Also Calixyn Cares Too Much is an informative but not authoritative resource on musical theatere and mainly songwriting. I recommend checking out her Vengeance Saga review.
My Thoughts:
The two first songs of Vengeance could use some work because right now "Not Sorry for Loving You" and "Dangerous" are a little vague, and don't have too much information to chew on. Especially with Calypso given the source material so being clear what happened those 7 years would be nice, because the fandom is understandably split on her.

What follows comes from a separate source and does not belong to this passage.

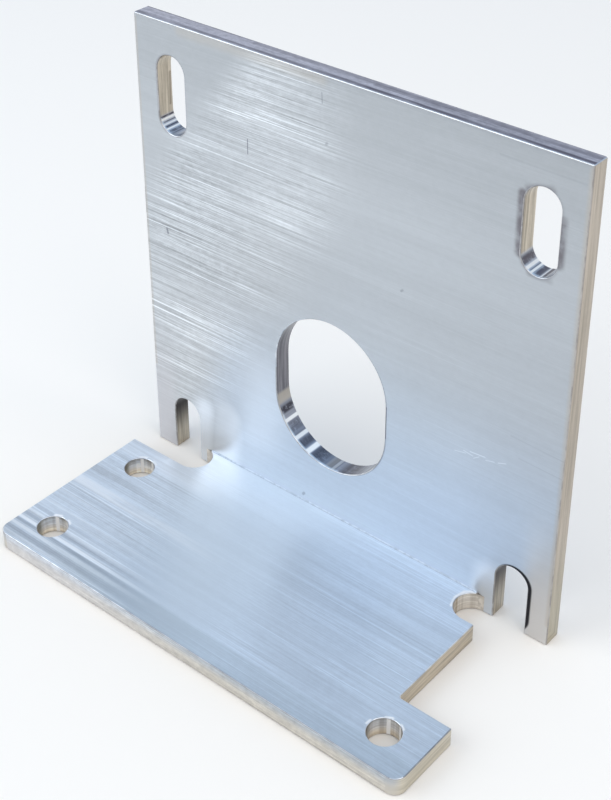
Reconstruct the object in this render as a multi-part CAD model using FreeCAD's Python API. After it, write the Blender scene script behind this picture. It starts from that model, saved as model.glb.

For instance reviving the cut song "Appetite" would be nice. Also "Cope With That" because Odysseus being in the middle of choosing ruthlessness and open arms isn't much we see. He's often going to extremes with such ideologies. The Sirens, and the Cyclops for example. Circe Saga was when he was being pretty normal even after most of his men died, which is interesting he didn't immediately use ruthlessness with Circe after that event. He acted rather politely when meeting her. Anyway NSLY (Not Sorry for Loving You) has the "There Are Other Ways" motif but Odysseus doesn't use any of Circe's teachings.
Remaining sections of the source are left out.